EXERCISE PROMPT:
"parts" appears in how many lines of the entries? State only the number.

DATA IN THIS EXERCISE:
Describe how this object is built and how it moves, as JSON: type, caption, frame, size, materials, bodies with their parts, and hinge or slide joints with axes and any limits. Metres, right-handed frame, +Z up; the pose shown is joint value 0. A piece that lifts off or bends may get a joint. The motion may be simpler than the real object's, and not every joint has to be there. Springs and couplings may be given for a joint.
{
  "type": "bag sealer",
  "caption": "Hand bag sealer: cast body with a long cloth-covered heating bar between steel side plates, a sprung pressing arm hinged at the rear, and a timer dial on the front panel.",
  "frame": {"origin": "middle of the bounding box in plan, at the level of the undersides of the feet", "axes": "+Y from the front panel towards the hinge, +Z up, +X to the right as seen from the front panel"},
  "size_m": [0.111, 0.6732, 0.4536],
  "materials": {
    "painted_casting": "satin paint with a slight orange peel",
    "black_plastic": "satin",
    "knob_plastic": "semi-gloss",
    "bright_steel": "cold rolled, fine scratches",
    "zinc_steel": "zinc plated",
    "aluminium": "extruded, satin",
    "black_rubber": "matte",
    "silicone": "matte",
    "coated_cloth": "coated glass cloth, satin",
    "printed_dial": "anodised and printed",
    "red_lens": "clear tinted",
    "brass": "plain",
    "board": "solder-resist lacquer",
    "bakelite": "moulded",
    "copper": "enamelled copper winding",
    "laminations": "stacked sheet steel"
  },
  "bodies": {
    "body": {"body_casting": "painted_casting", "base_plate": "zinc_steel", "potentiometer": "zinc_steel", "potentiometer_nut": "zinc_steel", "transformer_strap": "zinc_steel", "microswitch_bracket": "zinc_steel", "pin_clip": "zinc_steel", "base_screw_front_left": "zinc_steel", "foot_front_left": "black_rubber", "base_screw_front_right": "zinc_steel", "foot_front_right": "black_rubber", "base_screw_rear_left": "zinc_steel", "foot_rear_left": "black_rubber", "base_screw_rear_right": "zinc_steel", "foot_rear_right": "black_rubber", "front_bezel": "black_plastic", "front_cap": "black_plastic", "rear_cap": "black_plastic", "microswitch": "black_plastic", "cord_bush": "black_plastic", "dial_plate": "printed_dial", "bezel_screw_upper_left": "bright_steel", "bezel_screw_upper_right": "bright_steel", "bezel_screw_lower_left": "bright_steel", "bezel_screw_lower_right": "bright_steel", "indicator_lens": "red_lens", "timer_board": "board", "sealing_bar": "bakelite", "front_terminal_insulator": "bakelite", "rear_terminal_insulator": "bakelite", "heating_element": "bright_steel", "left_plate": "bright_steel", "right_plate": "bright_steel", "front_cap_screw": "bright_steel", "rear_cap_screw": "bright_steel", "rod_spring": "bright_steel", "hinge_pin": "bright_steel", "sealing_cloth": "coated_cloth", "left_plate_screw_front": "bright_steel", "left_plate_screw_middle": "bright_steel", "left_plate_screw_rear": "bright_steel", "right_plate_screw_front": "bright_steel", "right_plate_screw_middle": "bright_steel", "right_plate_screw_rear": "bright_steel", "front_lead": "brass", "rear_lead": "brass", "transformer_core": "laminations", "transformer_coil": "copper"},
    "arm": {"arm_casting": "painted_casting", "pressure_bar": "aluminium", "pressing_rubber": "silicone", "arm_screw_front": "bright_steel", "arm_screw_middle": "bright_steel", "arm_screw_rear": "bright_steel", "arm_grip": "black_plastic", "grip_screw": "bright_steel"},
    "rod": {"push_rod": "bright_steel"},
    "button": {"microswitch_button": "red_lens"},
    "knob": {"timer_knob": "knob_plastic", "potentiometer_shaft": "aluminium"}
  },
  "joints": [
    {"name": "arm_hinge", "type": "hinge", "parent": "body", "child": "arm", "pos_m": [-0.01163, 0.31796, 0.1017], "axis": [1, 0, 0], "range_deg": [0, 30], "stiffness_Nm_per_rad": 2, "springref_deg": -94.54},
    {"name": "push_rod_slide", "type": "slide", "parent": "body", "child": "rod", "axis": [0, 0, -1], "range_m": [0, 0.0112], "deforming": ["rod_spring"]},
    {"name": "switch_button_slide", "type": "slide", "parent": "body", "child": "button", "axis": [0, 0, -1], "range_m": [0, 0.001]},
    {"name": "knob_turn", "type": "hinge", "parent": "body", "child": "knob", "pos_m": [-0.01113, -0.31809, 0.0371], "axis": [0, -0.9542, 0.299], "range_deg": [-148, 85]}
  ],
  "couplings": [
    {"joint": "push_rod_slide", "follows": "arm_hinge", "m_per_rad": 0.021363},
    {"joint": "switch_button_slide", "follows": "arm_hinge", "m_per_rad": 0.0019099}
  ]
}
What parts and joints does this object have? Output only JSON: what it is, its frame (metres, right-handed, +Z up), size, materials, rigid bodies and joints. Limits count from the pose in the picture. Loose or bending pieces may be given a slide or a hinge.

RESULT BELOW:
2